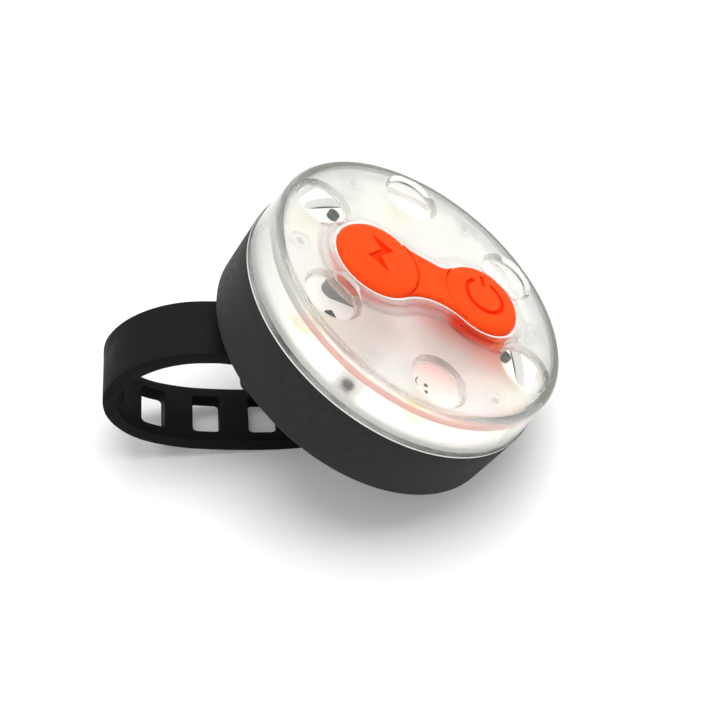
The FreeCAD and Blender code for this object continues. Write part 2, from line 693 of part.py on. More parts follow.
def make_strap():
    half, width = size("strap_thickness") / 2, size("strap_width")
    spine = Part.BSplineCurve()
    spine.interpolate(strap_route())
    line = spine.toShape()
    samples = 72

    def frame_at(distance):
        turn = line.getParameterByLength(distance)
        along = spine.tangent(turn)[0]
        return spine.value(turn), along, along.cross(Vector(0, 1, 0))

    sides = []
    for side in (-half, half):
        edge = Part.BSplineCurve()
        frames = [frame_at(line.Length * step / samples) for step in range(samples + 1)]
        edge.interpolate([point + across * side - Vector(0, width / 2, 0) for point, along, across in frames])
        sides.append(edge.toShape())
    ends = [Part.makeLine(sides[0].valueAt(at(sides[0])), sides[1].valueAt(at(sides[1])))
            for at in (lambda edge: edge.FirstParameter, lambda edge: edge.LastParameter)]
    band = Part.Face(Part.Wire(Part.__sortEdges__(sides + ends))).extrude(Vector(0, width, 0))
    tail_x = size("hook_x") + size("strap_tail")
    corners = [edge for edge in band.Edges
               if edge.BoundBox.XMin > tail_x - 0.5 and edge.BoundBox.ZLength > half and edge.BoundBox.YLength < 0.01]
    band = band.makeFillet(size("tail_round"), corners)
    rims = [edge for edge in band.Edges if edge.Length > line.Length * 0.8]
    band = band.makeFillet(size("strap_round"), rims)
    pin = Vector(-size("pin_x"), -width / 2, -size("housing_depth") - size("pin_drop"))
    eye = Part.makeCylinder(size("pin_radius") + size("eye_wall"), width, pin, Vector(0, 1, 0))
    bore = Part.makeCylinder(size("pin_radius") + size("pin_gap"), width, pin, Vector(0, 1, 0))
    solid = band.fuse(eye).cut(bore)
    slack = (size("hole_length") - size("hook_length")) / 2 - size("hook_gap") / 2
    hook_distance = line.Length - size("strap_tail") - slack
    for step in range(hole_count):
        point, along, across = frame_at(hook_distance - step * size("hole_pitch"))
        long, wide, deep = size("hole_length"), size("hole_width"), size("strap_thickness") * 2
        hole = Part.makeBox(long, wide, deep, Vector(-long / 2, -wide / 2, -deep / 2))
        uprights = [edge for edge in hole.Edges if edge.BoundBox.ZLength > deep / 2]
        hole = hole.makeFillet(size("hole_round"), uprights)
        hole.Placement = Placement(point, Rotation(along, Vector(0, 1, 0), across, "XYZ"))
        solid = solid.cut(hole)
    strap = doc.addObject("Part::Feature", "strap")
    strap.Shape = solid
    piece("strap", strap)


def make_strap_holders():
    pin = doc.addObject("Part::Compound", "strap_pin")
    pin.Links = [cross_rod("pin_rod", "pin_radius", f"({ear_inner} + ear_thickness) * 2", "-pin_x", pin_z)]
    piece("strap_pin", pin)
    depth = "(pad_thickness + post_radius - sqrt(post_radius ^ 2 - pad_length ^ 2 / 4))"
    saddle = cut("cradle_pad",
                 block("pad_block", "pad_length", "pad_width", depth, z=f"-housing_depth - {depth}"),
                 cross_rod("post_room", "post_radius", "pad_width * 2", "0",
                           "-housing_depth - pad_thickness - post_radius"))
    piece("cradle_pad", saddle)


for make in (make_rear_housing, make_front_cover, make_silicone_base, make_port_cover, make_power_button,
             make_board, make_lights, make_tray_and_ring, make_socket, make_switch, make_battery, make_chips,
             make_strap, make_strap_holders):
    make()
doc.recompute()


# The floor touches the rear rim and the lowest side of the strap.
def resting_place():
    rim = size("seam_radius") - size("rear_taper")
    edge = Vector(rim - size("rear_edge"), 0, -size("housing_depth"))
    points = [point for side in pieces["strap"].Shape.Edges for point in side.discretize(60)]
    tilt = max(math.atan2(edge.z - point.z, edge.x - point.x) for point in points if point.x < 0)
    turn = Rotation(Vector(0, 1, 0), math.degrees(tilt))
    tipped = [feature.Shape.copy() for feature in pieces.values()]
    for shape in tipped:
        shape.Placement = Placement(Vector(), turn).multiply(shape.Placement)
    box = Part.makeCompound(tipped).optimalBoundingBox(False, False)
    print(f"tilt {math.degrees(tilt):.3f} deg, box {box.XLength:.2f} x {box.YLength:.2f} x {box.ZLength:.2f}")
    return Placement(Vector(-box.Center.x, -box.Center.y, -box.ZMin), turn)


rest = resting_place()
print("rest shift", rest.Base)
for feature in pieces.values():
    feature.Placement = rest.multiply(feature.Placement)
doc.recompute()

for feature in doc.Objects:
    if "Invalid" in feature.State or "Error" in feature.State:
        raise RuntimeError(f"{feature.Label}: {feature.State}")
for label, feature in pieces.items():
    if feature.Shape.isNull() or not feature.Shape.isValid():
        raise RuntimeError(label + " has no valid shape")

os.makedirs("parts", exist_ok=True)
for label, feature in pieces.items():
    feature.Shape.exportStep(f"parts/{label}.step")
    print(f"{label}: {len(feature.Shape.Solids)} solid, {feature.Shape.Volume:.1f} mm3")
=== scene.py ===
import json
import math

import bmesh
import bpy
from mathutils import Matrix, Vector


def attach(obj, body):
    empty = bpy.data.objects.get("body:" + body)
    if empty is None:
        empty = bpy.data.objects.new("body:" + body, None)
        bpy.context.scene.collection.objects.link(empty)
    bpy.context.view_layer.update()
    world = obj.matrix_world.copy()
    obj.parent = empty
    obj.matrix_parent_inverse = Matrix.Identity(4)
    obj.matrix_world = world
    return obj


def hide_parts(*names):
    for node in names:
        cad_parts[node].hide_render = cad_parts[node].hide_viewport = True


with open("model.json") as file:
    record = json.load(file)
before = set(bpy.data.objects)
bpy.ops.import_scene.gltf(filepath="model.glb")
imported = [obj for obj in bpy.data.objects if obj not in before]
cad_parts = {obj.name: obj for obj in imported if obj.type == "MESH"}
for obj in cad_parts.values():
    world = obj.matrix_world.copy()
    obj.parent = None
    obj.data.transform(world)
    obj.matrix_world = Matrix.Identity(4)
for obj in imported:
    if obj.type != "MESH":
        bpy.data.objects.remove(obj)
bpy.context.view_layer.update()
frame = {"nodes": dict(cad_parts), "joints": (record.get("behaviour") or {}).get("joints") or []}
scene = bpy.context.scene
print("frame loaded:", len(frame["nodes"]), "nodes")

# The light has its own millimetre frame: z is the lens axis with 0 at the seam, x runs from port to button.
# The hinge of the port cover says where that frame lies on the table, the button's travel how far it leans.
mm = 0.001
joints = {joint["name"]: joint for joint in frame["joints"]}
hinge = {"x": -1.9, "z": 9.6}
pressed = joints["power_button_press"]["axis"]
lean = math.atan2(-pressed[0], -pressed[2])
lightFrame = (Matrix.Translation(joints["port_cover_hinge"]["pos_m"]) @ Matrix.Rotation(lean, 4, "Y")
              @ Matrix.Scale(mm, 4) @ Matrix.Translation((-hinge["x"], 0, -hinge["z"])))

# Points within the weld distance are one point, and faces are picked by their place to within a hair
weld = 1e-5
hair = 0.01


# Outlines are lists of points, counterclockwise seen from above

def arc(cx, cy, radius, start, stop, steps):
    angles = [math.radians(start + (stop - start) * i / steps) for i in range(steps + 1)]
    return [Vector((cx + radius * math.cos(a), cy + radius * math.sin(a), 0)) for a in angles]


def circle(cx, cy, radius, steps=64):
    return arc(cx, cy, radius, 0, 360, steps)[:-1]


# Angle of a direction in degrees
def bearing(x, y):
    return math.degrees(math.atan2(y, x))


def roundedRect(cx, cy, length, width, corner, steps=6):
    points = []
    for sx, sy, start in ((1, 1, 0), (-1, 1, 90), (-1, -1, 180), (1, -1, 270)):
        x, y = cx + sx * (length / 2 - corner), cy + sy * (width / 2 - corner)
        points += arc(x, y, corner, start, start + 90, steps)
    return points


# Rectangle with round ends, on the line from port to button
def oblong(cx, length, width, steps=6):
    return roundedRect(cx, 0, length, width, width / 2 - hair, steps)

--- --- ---

**EXERCISE REQUIREMENTS**
Starting at the line that contains "turn = Rotation(Vector(0, 1, 0), math.degrees(tilt))" and stopping at the line that contains "obj.data.transform(world)", transcribe the lines exactly; both boundary lines are to be included.

**OUTPUT**
    turn = Rotation(Vector(0, 1, 0), math.degrees(tilt))
    tipped = [feature.Shape.copy() for feature in pieces.values()]
    for shape in tipped:
        shape.Placement = Placement(Vector(), turn).multiply(shape.Placement)
    box = Part.makeCompound(tipped).optimalBoundingBox(False, False)
    print(f"tilt {math.degrees(tilt):.3f} deg, box {box.XLength:.2f} x {box.YLength:.2f} x {box.ZLength:.2f}")
    return Placement(Vector(-box.Center.x, -box.Center.y, -box.ZMin), turn)


rest = resting_place()
print("rest shift", rest.Base)
for feature in pieces.values():
    feature.Placement = rest.multiply(feature.Placement)
doc.recompute()

for feature in doc.Objects:
    if "Invalid" in feature.State or "Error" in feature.State:
        raise RuntimeError(f"{feature.Label}: {feature.State}")
for label, feature in pieces.items():
    if feature.Shape.isNull() or not feature.Shape.isValid():
        raise RuntimeError(label + " has no valid shape")

os.makedirs("parts", exist_ok=True)
for label, feature in pieces.items():
    feature.Shape.exportStep(f"parts/{label}.step")
    print(f"{label}: {len(feature.Shape.Solids)} solid, {feature.Shape.Volume:.1f} mm3")
=== scene.py ===
import json
import math

import bmesh
import bpy
from mathutils import Matrix, Vector


def attach(obj, body):
    empty = bpy.data.objects.get("body:" + body)
    if empty is None:
        empty = bpy.data.objects.new("body:" + body, None)
        bpy.context.scene.collection.objects.link(empty)
    bpy.context.view_layer.update()
    world = obj.matrix_world.copy()
    obj.parent = empty
    obj.matrix_parent_inverse = Matrix.Identity(4)
    obj.matrix_world = world
    return obj


def hide_parts(*names):
    for node in names:
        cad_parts[node].hide_render = cad_parts[node].hide_viewport = True


with open("model.json") as file:
    record = json.load(file)
before = set(bpy.data.objects)
bpy.ops.import_scene.gltf(filepath="model.glb")
imported = [obj for obj in bpy.data.objects if obj not in before]
cad_parts = {obj.name: obj for obj in imported if obj.type == "MESH"}
for obj in cad_parts.values():
    world = obj.matrix_world.copy()
    obj.parent = None
    obj.data.transform(world)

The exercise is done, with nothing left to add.